ENTRIES SHOWN ::
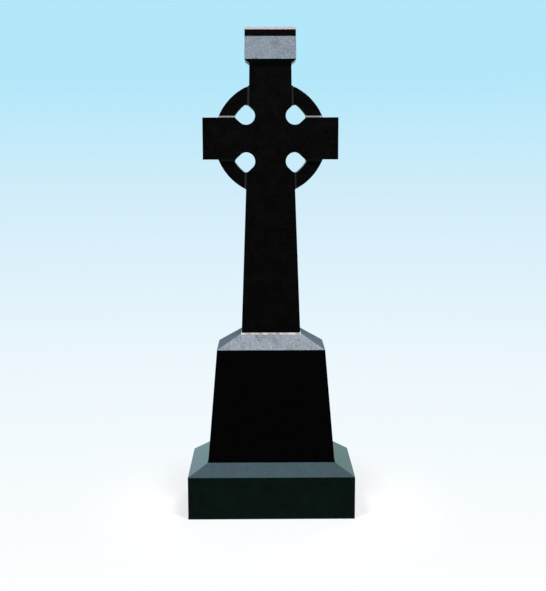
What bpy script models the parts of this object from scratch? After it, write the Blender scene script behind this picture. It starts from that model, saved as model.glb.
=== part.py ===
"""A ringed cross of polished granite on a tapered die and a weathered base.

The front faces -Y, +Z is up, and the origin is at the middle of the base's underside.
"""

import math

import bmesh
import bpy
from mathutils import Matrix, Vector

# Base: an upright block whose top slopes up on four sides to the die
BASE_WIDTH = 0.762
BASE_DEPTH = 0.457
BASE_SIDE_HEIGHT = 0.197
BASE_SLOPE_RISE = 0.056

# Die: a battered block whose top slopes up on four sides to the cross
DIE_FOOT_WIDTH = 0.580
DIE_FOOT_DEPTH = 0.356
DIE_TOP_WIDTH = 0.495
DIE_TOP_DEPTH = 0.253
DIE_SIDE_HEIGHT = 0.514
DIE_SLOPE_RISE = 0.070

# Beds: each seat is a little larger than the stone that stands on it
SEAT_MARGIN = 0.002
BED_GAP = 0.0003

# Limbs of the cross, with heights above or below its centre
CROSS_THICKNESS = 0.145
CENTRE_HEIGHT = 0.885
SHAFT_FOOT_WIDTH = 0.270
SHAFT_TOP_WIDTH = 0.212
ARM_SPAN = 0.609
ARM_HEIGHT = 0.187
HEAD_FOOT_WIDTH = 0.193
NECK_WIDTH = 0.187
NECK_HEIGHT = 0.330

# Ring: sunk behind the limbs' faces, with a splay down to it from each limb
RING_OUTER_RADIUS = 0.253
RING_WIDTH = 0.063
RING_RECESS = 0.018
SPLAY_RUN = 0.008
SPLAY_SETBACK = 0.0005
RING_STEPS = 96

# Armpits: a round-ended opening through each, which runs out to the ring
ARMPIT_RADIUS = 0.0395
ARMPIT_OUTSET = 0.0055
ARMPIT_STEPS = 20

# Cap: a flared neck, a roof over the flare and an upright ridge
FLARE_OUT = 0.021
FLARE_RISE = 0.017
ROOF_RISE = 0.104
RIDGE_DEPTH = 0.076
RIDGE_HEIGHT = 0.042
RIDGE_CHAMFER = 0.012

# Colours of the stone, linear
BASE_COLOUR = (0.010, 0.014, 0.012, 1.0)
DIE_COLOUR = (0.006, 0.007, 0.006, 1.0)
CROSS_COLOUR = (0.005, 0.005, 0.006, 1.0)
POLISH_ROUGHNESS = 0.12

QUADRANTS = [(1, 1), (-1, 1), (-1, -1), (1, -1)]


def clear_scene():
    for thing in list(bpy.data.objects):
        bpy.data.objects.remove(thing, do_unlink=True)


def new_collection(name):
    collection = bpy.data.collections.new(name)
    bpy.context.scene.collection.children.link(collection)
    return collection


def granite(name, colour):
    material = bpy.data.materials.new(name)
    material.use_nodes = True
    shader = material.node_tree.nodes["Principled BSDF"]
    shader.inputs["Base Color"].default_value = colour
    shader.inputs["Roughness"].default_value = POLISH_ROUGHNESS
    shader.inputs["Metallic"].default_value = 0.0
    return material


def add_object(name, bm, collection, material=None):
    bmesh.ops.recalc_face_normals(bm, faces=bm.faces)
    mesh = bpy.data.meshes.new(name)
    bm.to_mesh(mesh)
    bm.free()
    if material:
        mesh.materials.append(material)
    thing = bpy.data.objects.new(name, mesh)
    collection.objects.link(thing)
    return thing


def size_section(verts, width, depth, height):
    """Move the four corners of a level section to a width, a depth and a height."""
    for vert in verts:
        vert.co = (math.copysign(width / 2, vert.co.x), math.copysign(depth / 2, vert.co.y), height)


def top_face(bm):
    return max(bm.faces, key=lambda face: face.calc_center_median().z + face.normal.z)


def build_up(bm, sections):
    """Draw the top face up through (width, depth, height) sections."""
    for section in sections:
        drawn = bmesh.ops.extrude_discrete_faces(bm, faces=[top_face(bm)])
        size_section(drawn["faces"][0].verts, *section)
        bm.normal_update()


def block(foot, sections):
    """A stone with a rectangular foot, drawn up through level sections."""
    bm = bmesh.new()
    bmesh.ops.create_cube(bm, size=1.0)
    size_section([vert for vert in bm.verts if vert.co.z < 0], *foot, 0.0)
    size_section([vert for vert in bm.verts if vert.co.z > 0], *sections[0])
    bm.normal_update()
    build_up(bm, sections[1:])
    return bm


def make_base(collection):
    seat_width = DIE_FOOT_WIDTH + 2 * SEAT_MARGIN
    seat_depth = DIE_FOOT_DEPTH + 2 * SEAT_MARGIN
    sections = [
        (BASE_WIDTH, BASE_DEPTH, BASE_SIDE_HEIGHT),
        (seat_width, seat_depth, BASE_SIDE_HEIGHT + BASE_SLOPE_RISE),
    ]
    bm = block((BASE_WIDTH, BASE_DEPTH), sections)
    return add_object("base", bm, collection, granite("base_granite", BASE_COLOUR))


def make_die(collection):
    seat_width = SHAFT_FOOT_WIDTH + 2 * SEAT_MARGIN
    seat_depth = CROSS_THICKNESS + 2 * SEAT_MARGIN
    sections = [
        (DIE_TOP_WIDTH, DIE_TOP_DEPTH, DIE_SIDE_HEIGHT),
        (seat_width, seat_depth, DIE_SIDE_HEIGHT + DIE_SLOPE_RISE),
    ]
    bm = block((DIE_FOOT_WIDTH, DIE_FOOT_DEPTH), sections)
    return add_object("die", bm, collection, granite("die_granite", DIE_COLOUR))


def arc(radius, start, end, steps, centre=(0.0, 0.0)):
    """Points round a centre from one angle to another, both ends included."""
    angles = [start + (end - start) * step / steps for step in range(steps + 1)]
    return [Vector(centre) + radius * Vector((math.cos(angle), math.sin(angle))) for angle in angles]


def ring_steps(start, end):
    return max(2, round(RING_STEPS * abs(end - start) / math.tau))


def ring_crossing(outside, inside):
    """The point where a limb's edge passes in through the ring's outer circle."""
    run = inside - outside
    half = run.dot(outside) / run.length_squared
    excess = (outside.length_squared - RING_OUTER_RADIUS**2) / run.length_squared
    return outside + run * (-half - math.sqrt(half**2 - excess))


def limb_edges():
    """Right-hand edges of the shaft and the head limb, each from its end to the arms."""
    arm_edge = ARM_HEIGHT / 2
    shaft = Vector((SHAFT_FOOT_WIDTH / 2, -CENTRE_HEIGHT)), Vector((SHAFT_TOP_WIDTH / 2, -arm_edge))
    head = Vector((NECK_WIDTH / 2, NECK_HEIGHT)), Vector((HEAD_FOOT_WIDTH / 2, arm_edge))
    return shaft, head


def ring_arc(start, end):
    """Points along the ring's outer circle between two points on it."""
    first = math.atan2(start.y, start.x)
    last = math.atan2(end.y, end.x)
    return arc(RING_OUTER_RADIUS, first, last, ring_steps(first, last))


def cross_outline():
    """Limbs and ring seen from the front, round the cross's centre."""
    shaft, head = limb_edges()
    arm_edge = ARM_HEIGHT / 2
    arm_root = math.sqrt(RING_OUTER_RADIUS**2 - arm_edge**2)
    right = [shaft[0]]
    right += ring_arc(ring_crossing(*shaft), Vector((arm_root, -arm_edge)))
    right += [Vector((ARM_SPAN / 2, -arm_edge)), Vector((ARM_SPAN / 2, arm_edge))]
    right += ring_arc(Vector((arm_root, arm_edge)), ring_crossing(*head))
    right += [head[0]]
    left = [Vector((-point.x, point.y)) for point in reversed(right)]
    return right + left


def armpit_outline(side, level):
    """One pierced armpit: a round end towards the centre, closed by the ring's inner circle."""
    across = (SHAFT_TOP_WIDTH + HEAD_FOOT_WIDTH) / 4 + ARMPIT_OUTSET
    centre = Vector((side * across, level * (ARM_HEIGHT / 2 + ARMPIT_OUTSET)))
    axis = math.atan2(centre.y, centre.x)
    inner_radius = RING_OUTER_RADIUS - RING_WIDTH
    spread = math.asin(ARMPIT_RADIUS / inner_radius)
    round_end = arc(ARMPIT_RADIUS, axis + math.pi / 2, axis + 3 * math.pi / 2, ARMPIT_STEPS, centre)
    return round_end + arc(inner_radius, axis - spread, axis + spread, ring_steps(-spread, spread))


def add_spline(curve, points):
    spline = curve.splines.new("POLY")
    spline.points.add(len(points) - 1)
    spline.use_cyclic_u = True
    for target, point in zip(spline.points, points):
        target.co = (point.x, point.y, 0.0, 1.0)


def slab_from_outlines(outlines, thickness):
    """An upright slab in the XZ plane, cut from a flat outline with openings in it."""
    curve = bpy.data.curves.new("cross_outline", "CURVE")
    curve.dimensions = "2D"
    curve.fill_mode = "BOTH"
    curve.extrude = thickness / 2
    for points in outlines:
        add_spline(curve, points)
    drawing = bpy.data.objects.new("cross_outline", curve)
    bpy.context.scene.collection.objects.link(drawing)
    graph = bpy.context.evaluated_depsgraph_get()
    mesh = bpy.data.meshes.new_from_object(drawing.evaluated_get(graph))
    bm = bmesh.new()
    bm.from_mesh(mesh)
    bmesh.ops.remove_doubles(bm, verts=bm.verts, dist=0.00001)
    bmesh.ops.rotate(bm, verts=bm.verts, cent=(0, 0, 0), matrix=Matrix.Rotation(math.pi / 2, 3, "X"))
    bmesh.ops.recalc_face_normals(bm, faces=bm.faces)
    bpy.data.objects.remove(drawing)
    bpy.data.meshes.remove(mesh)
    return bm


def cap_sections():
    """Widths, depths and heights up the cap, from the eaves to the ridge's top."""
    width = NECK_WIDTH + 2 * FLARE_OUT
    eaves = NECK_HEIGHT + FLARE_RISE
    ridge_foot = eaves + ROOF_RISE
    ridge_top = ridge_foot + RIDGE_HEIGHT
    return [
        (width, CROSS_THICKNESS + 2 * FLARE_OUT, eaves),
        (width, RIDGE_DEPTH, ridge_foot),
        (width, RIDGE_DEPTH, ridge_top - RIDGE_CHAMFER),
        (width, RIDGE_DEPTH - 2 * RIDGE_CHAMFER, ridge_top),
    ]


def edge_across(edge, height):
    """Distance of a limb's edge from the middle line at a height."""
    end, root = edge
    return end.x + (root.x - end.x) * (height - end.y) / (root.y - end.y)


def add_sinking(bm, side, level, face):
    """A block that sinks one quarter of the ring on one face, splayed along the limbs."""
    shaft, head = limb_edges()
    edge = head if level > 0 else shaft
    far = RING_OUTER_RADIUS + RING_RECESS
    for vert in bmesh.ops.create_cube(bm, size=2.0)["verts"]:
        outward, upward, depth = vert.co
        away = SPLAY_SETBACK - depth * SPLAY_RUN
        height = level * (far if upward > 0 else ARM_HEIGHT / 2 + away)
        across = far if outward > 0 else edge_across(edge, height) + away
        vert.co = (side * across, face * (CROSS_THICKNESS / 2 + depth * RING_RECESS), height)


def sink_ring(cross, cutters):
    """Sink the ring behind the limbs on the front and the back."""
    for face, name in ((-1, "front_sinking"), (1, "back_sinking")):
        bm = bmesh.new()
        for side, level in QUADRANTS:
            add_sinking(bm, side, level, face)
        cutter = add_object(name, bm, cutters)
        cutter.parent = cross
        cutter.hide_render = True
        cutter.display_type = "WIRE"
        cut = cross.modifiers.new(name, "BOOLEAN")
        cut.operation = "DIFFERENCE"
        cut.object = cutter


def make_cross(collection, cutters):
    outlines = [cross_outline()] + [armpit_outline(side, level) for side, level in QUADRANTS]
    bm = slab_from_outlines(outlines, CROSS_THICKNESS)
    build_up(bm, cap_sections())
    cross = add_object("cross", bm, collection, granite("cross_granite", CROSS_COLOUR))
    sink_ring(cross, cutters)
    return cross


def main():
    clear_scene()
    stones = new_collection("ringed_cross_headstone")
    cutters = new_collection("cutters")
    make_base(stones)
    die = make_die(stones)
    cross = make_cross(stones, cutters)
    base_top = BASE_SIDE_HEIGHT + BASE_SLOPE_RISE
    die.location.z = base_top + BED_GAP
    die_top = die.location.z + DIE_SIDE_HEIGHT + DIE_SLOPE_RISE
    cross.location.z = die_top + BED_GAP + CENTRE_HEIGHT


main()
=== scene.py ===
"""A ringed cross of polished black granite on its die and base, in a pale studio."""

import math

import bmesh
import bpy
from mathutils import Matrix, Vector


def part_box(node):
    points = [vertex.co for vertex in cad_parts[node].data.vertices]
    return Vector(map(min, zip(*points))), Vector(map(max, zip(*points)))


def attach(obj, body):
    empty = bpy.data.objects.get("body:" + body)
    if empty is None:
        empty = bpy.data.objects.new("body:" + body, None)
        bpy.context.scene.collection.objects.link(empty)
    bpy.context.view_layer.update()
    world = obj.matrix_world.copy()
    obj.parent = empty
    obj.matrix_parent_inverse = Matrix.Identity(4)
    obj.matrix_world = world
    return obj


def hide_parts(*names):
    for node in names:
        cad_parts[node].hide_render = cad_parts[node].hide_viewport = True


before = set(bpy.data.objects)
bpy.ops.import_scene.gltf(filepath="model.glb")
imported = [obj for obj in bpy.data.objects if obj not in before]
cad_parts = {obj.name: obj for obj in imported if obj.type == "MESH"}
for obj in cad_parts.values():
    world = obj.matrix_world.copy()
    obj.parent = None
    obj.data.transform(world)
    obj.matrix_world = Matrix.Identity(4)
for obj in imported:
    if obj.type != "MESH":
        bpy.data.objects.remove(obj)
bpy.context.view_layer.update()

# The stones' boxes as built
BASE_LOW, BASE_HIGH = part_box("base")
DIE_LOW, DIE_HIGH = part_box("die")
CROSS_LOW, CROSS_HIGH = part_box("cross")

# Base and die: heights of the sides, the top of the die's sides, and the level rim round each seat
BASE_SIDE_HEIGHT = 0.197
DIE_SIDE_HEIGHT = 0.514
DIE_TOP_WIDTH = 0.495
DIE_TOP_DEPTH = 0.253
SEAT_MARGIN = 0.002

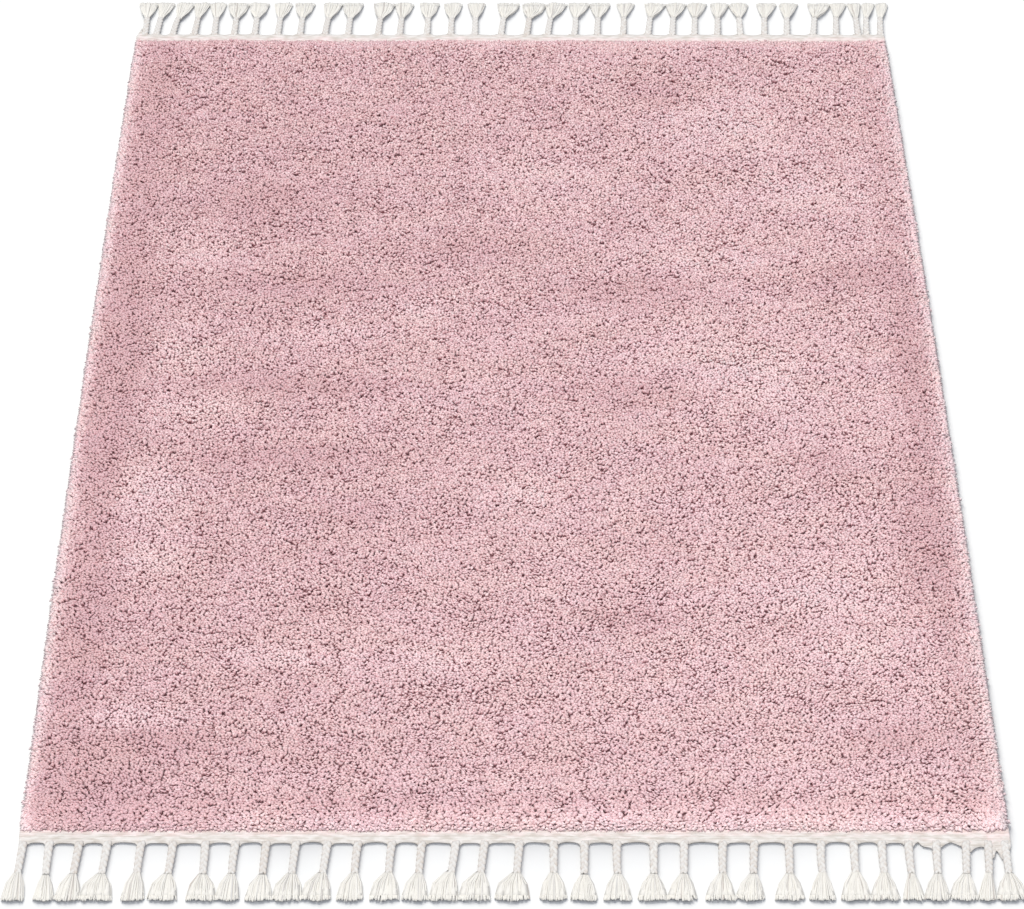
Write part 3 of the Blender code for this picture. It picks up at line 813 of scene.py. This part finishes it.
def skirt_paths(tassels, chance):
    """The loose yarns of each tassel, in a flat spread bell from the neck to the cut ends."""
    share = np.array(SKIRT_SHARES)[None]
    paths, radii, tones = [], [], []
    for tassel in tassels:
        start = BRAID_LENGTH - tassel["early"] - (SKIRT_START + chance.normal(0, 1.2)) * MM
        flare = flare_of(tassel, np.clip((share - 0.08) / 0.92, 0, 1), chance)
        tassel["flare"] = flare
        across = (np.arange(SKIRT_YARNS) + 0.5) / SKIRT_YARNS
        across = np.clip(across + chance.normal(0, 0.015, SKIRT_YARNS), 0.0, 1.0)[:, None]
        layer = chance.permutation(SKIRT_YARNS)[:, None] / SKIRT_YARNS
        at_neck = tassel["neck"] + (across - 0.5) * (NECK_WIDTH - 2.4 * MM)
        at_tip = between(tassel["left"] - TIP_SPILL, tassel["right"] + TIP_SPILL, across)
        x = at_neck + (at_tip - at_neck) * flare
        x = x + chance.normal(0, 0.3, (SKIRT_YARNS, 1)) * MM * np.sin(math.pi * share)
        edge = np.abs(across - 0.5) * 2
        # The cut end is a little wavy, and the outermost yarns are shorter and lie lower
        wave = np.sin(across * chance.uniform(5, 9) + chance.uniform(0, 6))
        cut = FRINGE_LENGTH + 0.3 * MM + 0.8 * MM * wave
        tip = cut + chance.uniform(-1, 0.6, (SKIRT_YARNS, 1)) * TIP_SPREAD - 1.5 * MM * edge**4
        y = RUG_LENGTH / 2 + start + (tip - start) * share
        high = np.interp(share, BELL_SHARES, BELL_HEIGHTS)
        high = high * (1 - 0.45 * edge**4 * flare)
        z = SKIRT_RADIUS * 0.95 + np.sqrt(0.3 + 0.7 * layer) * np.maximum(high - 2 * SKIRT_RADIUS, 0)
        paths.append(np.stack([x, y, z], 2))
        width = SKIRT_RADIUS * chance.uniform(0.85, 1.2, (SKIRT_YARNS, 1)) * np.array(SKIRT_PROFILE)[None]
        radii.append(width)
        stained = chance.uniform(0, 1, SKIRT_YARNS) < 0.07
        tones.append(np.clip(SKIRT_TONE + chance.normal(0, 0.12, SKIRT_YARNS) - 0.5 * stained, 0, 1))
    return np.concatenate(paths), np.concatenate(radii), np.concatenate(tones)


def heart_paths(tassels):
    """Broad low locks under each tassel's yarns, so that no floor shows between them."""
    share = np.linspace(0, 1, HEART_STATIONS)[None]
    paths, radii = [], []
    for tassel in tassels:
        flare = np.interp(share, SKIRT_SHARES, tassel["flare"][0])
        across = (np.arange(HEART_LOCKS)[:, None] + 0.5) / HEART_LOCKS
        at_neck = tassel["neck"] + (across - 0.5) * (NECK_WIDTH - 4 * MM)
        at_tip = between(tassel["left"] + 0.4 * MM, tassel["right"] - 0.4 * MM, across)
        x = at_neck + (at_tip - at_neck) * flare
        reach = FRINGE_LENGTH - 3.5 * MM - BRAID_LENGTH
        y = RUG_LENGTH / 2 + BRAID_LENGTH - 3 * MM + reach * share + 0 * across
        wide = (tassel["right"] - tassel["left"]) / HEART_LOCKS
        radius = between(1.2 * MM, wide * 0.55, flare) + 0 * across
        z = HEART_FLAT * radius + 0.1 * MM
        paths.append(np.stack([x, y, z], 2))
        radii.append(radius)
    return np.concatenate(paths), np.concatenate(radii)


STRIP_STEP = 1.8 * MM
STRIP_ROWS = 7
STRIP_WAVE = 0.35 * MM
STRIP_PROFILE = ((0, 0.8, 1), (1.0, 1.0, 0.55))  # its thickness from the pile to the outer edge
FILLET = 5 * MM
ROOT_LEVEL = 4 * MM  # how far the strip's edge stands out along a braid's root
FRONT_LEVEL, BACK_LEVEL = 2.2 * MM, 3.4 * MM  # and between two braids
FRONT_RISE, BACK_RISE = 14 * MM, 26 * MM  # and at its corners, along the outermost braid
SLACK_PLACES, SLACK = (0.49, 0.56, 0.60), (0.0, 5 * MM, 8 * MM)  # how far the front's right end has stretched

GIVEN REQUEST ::
In the listing above, locate the line containing "build_up(bm, cap_sections())" and the line containing "if empty is". Transcribe those two lines and everything between them, exactly as written.

ANSWER FOR THE TASK ::
    build_up(bm, cap_sections())
    cross = add_object("cross", bm, collection, granite("cross_granite", CROSS_COLOUR))
    sink_ring(cross, cutters)
    return cross


def main():
    clear_scene()
    stones = new_collection("ringed_cross_headstone")
    cutters = new_collection("cutters")
    make_base(stones)
    die = make_die(stones)
    cross = make_cross(stones, cutters)
    base_top = BASE_SIDE_HEIGHT + BASE_SLOPE_RISE
    die.location.z = base_top + BED_GAP
    die_top = die.location.z + DIE_SIDE_HEIGHT + DIE_SLOPE_RISE
    cross.location.z = die_top + BED_GAP + CENTRE_HEIGHT


main()
=== scene.py ===
"""A ringed cross of polished black granite on its die and base, in a pale studio."""

import math

import bmesh
import bpy
from mathutils import Matrix, Vector


def part_box(node):
    points = [vertex.co for vertex in cad_parts[node].data.vertices]
    return Vector(map(min, zip(*points))), Vector(map(max, zip(*points)))


def attach(obj, body):
    empty = bpy.data.objects.get("body:" + body)
    if empty is None:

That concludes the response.